Worse still, they look set to repeat the same mistakes, including further entrenching policies of containment along Europe’s borders that will only lead to greater human suffering.

Instead, European leaders should be working to end overcrowding on the islands, open more legal pathways for asylum seekers to make claims in Europe and create fair and meaningful mechanisms for solidarity among EU countries.

The European Commission’s proposals to introduce pre-screening at the EU’s borders risks exacerbating the stress and suffering experienced by new arrivals and result in more camps, not less.

The immediate priority should rather be to end this misery by accelerating the safe transfers of people from hotspots. This includes increasing transfers to more appropriate accommodation on the Greek mainland and scaling up the relocation of people to other EU member countries. The most vulnerable — including unaccompanied children, families with children and those with health conditions — must be prioritized until a more permanent, fair and workable relocation mechanism is in place.

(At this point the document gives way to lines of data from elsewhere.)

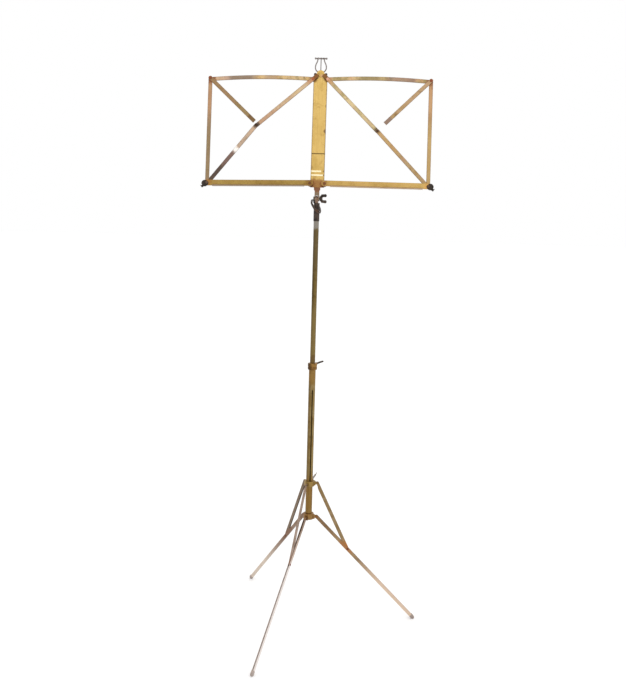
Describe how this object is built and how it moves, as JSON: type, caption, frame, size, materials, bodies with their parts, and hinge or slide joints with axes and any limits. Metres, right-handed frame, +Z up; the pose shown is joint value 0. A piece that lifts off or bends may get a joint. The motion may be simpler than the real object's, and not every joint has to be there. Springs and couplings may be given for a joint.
{
  "type": "folding music stand",
  "caption": "Folding brass music stand: tripod with a sliding collar, telescopic mast and a tilting desk with two folding wings and a lyre on top.",
  "frame": {"origin": "on the floor, on the pole's axis", "axes": "+Z up along the pole; the desk faces -Y; +X to the reader's right"},
  "size_m": [0.472, 0.4177, 1.1902],
  "materials": {
    "tube_brass": "aged, satin",
    "plate_brass": "aged, satin",
    "fork_brass": "worn, satin",
    "leg_brass": "aged, satin",
    "bar_brass": "worn, satin",
    "rivet_brass": "tarnished to copper brown",
    "dark_steel": "blackened",
    "grey_steel": "dull grey"
  },
  "bodies": {
    "base": {"outer_tube": "tube_brass", "clamp_collar": "tube_brass", "lower_hub": "tube_brass", "hub_pins": "rivet_brass"},
    "clamp_screw": {"clamp_screw": "dark_steel"},
    "mast": {"mast_tube": "tube_brass", "mast_bush": "tube_brass", "mast_ferrule": "dark_steel", "mast_head": "tube_brass", "tilt_bolt": "dark_steel", "wire_tie": "dark_steel"},
    "wing_nut": {"wing_nut": "dark_steel"},
    "collar": {"upper_collar": "tube_brass", "collar_key": "tube_brass", "collar_pins": "rivet_brass"},
    "collar_screw": {"collar_screw": "dark_steel"},
    "right_leg": {"right_leg": "leg_brass", "right_foot_tip": "dark_steel", "right_knee_pin": "rivet_brass"},
    "right_strut": {"right_strut": "leg_brass"},
    "front_leg": {"front_leg": "leg_brass", "front_foot_tip": "dark_steel", "front_knee_pin": "rivet_brass"},
    "front_strut": {"front_strut": "leg_brass"},
    "back_leg": {"back_leg": "leg_brass", "back_foot_tip": "dark_steel", "back_knee_pin": "rivet_brass"},
    "back_strut": {"back_strut": "leg_brass"},
    "desk": {"desk_fork": "fork_brass", "plate_foot": "plate_brass", "centre_plate": "plate_brass", "plate_rivets": "rivet_brass", "crest_boss": "plate_brass", "lyre": "grey_steel", "lyre_saddle": "dark_steel", "top_pivots": "rivet_brass", "ledge_pivots": "rivet_brass"},
    "right_ledge": {"right_ledge_bar": "plate_brass", "right_low_corner_rivet": "rivet_brass"},
    "right_top": {"right_top_bar": "bar_brass"},
    "right_side": {"right_side_bar": "bar_brass", "right_top_corner_rivet": "rivet_brass"},
    "right_upper_link": {"right_upper_brace": "bar_brass", "right_elbow_rivet_back": "rivet_brass"},
    "right_lower_link": {"right_lower_brace": "bar_brass", "right_elbow_rivet_front": "rivet_brass"},
    "right_arm": {"right_page_arm": "bar_brass"},
    "right_stop": {"right_page_stop": "dark_steel"},
    "left_ledge": {"left_ledge_bar": "plate_brass", "left_low_corner_rivet": "rivet_brass"},
    "left_top": {"left_top_bar": "bar_brass"},
    "left_side": {"left_side_bar": "bar_brass", "left_top_corner_rivet": "rivet_brass"},
    "left_upper_link": {"left_upper_brace": "bar_brass", "left_elbow_rivet_back": "rivet_brass"},
    "left_lower_link": {"left_lower_brace": "bar_brass", "left_elbow_rivet_front": "rivet_brass"},
    "left_arm": {"left_page_arm": "bar_brass"},
    "left_stop": {"left_page_stop": "dark_steel"}
  },
  "joints": [
    {"name": "mast_slide", "type": "slide", "parent": "base", "child": "mast", "axis": [0, 0, 1], "range_m": [-0.288, 0.022]},
    {"name": "desk_tilt", "type": "hinge", "parent": "mast", "child": "desk", "pos_m": [0, 0, 0.911], "axis": [-1, 0, 0], "range_deg": [-10, 60]},
    {"name": "wing_nut_turn", "type": "hinge", "parent": "mast", "child": "wing_nut", "pos_m": [0, 0, 0.911], "axis": [1, 0, 0], "range_deg": [0, 540]},
    {"name": "clamp_screw_turn", "type": "hinge", "parent": "base", "child": "clamp_screw", "pos_m": [0.01246, 0.01539, 0.57318], "axis": [0.6232, 0.7696, 0.1392], "range_deg": [0, 540]},
    {"name": "collar_screw_turn", "type": "hinge", "parent": "collar", "child": "collar_screw", "pos_m": [0.00899, 0.01557, 0.32379], "axis": [0.4494, 0.7784, 0.4384], "range_deg": [0, 540]},
    {"name": "right_leg_fold", "type": "hinge", "parent": "base", "child": "right_leg", "pos_m": [0.01738, 0.00204, 0.24], "axis": [0.1167, -0.9932, 0], "range_deg": [0, 137]},
    {"name": "right_strut_fold", "type": "hinge", "parent": "right_leg", "child": "right_strut", "pos_m": [0.08647, 0.01016, 0.1654], "axis": [0.1167, -0.9932, 0], "range_deg": [-161.95, 0]},
    {"name": "front_leg_fold", "type": "hinge", "parent": "base", "child": "front_leg", "pos_m": [-0.00692, -0.01607, 0.24], "axis": [-0.9184, 0.3955, 0], "range_deg": [0, 137]},
    {"name": "front_strut_fold", "type": "hinge", "parent": "front_leg", "child": "front_strut", "pos_m": [-0.03444, -0.07996, 0.1654], "axis": [-0.9184, 0.3955, 0], "range_deg": [-161.95, 0]},
    {"name": "back_leg_fold", "type": "hinge", "parent": "base", "child": "back_leg", "pos_m": [-0.01046, 0.01403, 0.24], "axis": [0.8018, 0.5976, 0], "range_deg": [0, 137]},
    {"name": "back_strut_fold", "type": "hinge", "parent": "back_leg", "child": "back_strut", "pos_m": [-0.05203, 0.06981, 0.1654], "axis": [0.8018, 0.5976, 0], "range_deg": [-161.95, 0]},
    {"name": "collar_slide", "type": "slide", "parent": "base", "child": "collar", "axis": [0, 0, 1], "range_m": [0, 0.19199]},
    {"name": "right_wing_fold", "type": "hinge", "parent": "desk", "child": "right_ledge", "pos_m": [0.0145, -0.00632, 0.93852], "axis": [0, -0.9848, 0.1736], "range_deg": [0, 90.3]},
    {"name": "right_top_bar_fold", "type": "hinge", "parent": "desk", "child": "right_top", "pos_m": [0.0145, 0.03032, 1.14631], "axis": [0, -0.9848, 0.1736], "range_deg": [0, 90.3]},
    {"name": "right_side_bar_swing", "type": "hinge", "parent": "right_ledge", "child": "right_side", "pos_m": [0.22, -0.0065, 0.93746], "axis": [0, -0.9848, 0.1736], "range_deg": [-90.3, 0]},
    {"name": "right_upper_brace_fold", "type": "hinge", "parent": "desk", "child": "right_upper_link", "pos_m": [0.0145, 0.03032, 1.14631], "axis": [0, -0.9848, 0.1736], "range_deg": [0, 135.2]},
    {"name": "right_lower_brace_fold", "type": "hinge", "parent": "right_ledge", "child": "right_lower_link", "pos_m": [0.22, -0.0065, 0.93746], "axis": [0, -0.9848, 0.1736], "range_deg": [-133.72, 0]},
    {"name": "right_arm_swing", "type": "hinge", "parent": "right_side", "child": "right_arm", "pos_m": [0.22, 0.03013, 1.14525], "axis": [0, -0.9848, 0.1736], "range_deg": [-135, 45]},
    {"name": "right_stop_swing", "type": "hinge", "parent": "right_ledge", "child": "right_stop", "pos_m": [0.22, -0.0065, 0.93746], "axis": [0, -0.9848, 0.1736], "range_deg": [0, 110]},
    {"name": "left_wing_fold", "type": "hinge", "parent": "desk", "child": "left_ledge", "pos_m": [-0.0145, -0.00632, 0.93852], "axis": [0, 0.9848, -0.1736], "range_deg": [0, 91.2]},
    {"name": "left_top_bar_fold", "type": "hinge", "parent": "desk", "child": "left_top", "pos_m": [-0.0145, 0.03032, 1.14631], "axis": [0, 0.9848, -0.1736], "range_deg": [0, 91.2]},
    {"name": "left_side_bar_swing", "type": "hinge", "parent": "left_ledge", "child": "left_side", "pos_m": [-0.21995, -0.00707, 0.93428], "axis": [0, 0.9848, -0.1736], "range_deg": [-91.2, 0]},
    {"name": "left_upper_brace_fold", "type": "hinge", "parent": "desk", "child": "left_upper_link", "pos_m": [-0.0145, 0.03032, 1.14631], "axis": [0, 0.9848, -0.1736], "range_deg": [0, 130.95]},
    {"name": "left_lower_brace_fold", "type": "hinge", "parent": "left_ledge", "child": "left_lower_link", "pos_m": [-0.21995, -0.00707, 0.93428], "axis": [0, 0.9848, -0.1736], "range_deg": [-129.67, 0]},
    {"name": "left_arm_swing", "type": "hinge", "parent": "left_side", "child": "left_arm", "pos_m": [-0.21995, 0.02957, 1.14207], "axis": [0, 0.9848, -0.1736], "range_deg": [-135, 45]},
    {"name": "left_stop_swing", "type": "hinge", "parent": "left_ledge", "child": "left_stop", "pos_m": [-0.21995, -0.00707, 0.93428], "axis": [0, 0.9848, -0.1736], "range_deg": [0, 110]}
  ],
  "couplings": [
    {"joint": "right_strut_fold", "follows": "right_leg_fold", "ratio": -1.182},
    {"joint": "front_leg_fold", "follows": "right_leg_fold", "ratio": 1},
    {"joint": "front_strut_fold", "follows": "right_leg_fold", "ratio": -1.182},
    {"joint": "back_leg_fold", "follows": "right_leg_fold", "ratio": 1},
    {"joint": "back_strut_fold", "follows": "right_leg_fold", "ratio": -1.182},
    {"joint": "collar_slide", "follows": "right_leg_fold", "m_per_rad": 0.080289},
    {"joint": "right_top_bar_fold", "follows": "right_wing_fold", "ratio": 1},
    {"joint": "right_side_bar_swing", "follows": "right_wing_fold", "ratio": -1},
    {"joint": "right_upper_brace_fold", "follows": "right_wing_fold", "ratio": 1.4971},
    {"joint": "right_lower_brace_fold", "follows": "right_wing_fold", "ratio": -1.4808},
    {"joint": "left_top_bar_fold", "follows": "left_wing_fold", "ratio": 1},
    {"joint": "left_side_bar_swing", "follows": "left_wing_fold", "ratio": -1},
    {"joint": "left_upper_brace_fold", "follows": "left_wing_fold", "ratio": 1.4358},
    {"joint": "left_lower_brace_fold", "follows": "left_wing_fold", "ratio": -1.4217}
  ]
}
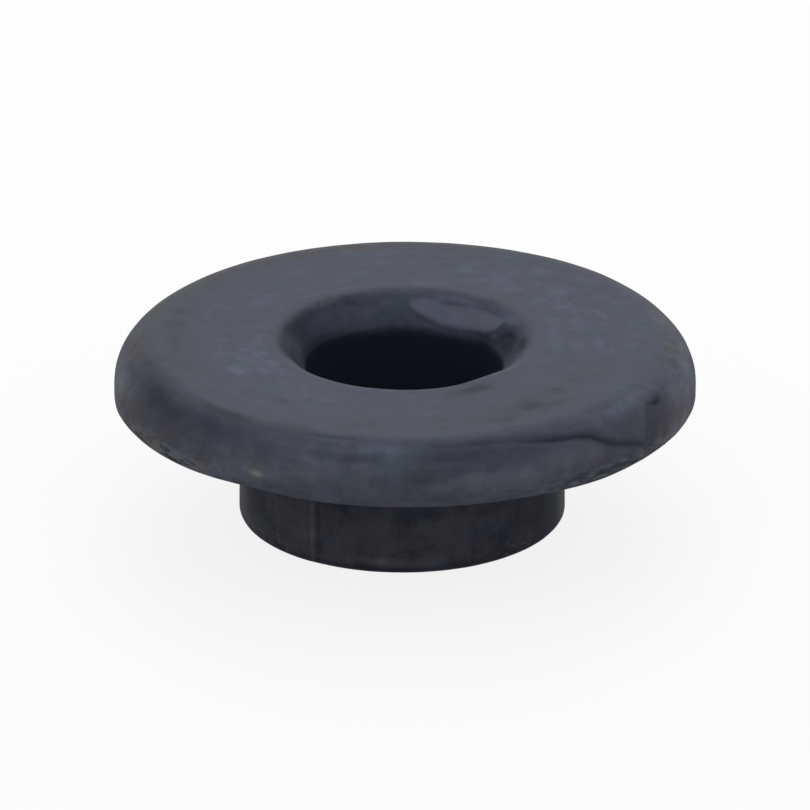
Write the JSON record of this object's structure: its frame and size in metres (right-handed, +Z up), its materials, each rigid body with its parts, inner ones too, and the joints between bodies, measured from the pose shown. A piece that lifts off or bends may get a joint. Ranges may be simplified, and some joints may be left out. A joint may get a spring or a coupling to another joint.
{
  "type": "vacuum breaker seal",
  "caption": "Rubber vacuum breaker seal: a thick round flange with a rounded rim over a short collar, with a through bore that opens into a shallow funnel at the top.",
  "frame": {"origin": "centre of the collar's foot, on the surface the seal stands on", "axes": "+Z up along the bore's axis, from the collar's foot to the flange's top face; X and Y are equivalent, and -Y faces the viewer"},
  "size_m": [0.0285, 0.0284, 0.0091],
  "materials": {
    "rubber": "matt black rubber with a greyish bloom, lightly worn"
  },
  "bodies": {
    "root": {"seal": "rubber"}
  },
  "joints": []
}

Anyone who remains trapped on the islands must be provided with safe and dignified accommodation, with emergency and alternative arrangements in place for vulnerable groups. Everyone must have access to essential services such as water and sanitation so they can properly protect themselves from COVID-19, and quality health care — including mental health care — must be guaranteed for all.

European leaders also have to rethink the migration pact’s current focus on preventing people from reaching European soil through irregular channels. This is neither fair nor effective, especially if they are not providing more safe and legal pathways for those in need of protection.

Under the EU’s watch, the Mediterranean Sea has become a graveyard for people who have risked their lives to seek protection in Europe. If it hopes to prevent more needless deaths, the EU must seize this opportunity to open new legal routes to safety and expand existing ones.

It is also critical that EU countries roll over their commitments to resettle 30,000 refugees in 2020 — a target that wasn’t met, in part due to the pandemic — into 2021, while also committing to at least 35,000 additional places. The EU has more than enough wealth and resources to accept our calls to resettle 250,000 refugees by 2025.

Meanwhile, it’s clear that frontline member countries such as Greece cannot continue to face migratory pressures alone. However, proposals to introduce new “return sponsorships” as an option for demonstrating solidarity raise numerous practical, human rights and legal concerns.

This year, two tragic events — the global pandemic and the September fires that destroyed Moria camp on the island of Lesvos — sparked action from a coalition of EU countries that volunteered to relocate more than 500 children from the Greek islands. This effort proves this is not a pipe dream to ask that countries do more. Political will and coordinated action can transform the lives of people held in the island camps.

Now is the time for Greece and the EU to continue in this spirit. They must shift away from a crisis-driven, ad hoc approach and embrace one that meets the needs of migrants and fits the realities of migration, both within and beyond the EU.

Negotiations on the migration pact are the final chance for the European Parliament and national governments to take the EU down a different path. This will require real political courage but, done correctly, it could establish the fair, humane and predictable system the EU desperately needs and finally put a definitive end to the cruelty of containment.